The Fidan case shows AKP’s insincerity
The fact that a prosecutor attempted to question the head of the country’s intelligence service (MİT) on the grounds that he aided the PKK is odd, of course. The ongoing struggle between the various political and ideological factions in the country has turned into what Newsweek’s Owen Mathews refers to in his latest piece on Turkey as “a civil war fought not with guns but with arrest warrants.”
It seems that as long as the judiciary served the interests of the ruling Justice and Development Party (AKP), the legal aberrations in the “Ergenekon” or “Sledgehammer” cases were of no concern to the government. But when the judiciary, through what is claimed are anti-government nationalist elements embedded in it, “stung” the AKP by trying to question its spy chief Hakan Fidan, the picture changed radically.
Overnight the judiciary became the AKP’s enemy. The claim was that the prosecutor who tried to question Fidan, and who has in the meantime been removed from that case, was actually aiming for Prime Minister Erdoğan, given that Fidan acted on Erdoğan’s instructions when holding secret talks with the PKK.
“The appointed are trying to undermine the elected. We will not allow this,” was the AKP’s clarion call in response to the prosecutor’s attempt against Fidan and other high level MİT officials. Prime Minister Erdoğan repeated this line also on Sunday in a televised address to party youth.
By doing this he also indicated his belief that “appointed elements” were trying to undermine him since he is the “elected” one in this equation and not Fidan. The “appointed” he was referring to, on the other hand, was the prosecutor who tried to question Fidan. But were Erdoğan and the AKP upholding democracy in saying this or merely looking after their political interests? The evidence suggests it was the latter.
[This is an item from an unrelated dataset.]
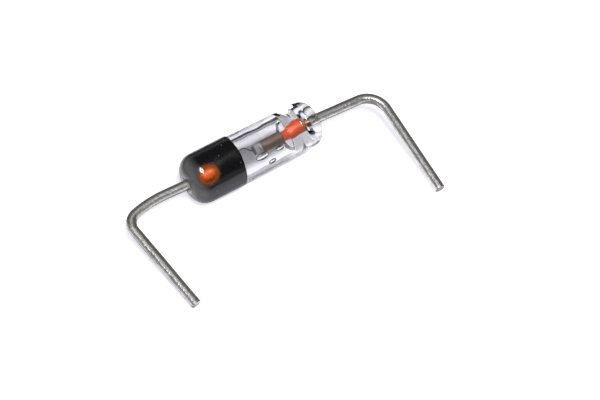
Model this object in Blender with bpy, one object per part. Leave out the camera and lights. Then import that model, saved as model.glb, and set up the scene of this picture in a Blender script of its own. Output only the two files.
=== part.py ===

Scurrying to alter the situation, the government hastily prepared an amendment to the relevant legislation in order to save Fidan and passed it at breakneck speed in Parliament last week with the votes of its own deputies. President Gül, who is himself from the AKP, for his part felt no need to have the change reviewed for its legality and endorsed it immediately.
Senior officials acting on the prime minister’s instructions can only be prosecuted now if the government permits it. Understandably, the main opposition Republican People’s Party (CHP) is saying now that the AKP has in effect given itself “a license to kill without fear of prosecution.”
What should be noted here, however, is something else. When criticized over restrictions on press freedom or the fact that many journalists are in prison for merely doing their job, for example, the standard AKP retort has been “don’t interfere with the independent judiciary.” Neither has the government made the slightest effort to correct the legal aberrations surrounding cases like Ergenekon or Sledgehammer, in order to raise the quality of these trials to European standards.
And yet when the same judiciary acted in a way that disturbed it, the AKP jumped to action and showed its determination to correct what it considers to be a politically motivated legal anomaly. This does not point to a government that is bent on pushing for more democracy but to a government that is only determined to act for its own interests.
Put another way, the AKP, despite claiming to bring “advanced democracy” to this country, has done little yet to correct the legal aberrations that have put Turkey at the bottom rung in terms of rights and freedoms. And yet through the Fidan case it has shown that it has the means and the determination to do this if it wanted to. There is a large dose of political insincerity here.